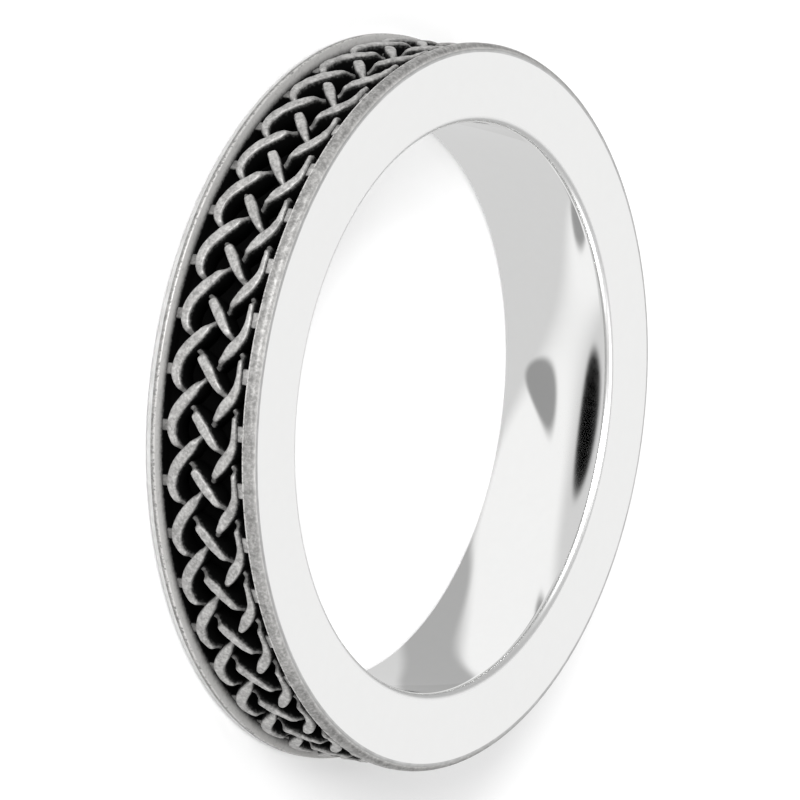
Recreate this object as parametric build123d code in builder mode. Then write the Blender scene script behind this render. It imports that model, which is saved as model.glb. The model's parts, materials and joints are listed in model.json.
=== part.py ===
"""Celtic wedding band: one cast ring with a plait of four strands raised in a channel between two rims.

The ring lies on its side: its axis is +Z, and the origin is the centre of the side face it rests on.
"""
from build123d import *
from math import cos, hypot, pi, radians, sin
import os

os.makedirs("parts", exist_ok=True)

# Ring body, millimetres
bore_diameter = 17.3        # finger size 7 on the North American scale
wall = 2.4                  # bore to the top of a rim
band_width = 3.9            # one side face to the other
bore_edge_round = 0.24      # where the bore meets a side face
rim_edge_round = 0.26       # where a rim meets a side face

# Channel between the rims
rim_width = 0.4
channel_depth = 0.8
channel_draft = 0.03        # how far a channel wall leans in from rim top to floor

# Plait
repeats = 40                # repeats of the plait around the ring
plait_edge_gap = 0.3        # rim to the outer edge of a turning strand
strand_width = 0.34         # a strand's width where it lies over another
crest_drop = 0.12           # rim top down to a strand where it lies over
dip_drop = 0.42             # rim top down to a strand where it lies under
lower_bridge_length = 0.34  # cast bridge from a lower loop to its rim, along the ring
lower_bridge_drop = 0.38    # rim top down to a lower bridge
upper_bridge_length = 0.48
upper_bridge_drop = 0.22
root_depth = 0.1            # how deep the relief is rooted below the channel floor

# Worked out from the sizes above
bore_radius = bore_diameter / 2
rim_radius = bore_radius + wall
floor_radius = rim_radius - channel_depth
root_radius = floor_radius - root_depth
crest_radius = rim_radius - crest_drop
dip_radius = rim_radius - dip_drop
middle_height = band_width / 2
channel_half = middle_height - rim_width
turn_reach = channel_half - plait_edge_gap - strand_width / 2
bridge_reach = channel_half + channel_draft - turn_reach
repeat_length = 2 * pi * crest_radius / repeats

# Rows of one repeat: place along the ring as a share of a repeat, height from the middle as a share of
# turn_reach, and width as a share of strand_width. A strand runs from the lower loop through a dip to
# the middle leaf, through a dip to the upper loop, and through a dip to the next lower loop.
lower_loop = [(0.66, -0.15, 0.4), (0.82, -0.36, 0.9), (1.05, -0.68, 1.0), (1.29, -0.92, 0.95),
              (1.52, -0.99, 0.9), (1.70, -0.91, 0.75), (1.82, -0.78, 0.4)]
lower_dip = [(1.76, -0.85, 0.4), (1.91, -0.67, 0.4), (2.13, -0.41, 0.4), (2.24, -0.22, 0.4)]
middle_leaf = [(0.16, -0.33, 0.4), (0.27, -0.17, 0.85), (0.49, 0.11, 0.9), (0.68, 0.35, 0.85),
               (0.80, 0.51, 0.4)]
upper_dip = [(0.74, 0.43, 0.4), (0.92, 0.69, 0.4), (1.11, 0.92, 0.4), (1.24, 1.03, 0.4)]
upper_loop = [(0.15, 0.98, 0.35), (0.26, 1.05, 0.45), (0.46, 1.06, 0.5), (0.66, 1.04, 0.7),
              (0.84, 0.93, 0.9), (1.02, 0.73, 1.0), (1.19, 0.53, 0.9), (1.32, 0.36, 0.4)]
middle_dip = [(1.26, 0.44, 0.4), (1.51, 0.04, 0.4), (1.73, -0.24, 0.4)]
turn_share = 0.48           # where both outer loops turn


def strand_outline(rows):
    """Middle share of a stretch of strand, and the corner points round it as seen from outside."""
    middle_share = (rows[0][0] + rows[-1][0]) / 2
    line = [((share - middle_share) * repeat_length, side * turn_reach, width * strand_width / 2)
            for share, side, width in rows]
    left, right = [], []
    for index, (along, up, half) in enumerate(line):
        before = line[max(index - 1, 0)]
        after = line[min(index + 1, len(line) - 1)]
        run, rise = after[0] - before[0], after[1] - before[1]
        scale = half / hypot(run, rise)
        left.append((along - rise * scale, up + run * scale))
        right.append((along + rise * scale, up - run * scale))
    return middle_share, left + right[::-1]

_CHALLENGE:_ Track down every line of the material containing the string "parts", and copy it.

_IN RESPONSE:_
Recreate this object as parametric build123d code in builder mode. Then write the Blender scene script behind this render. It imports that model, which is saved as model.glb. The model's parts, materials and joints are listed in model.json.
os.makedirs("parts", exist_ok=True)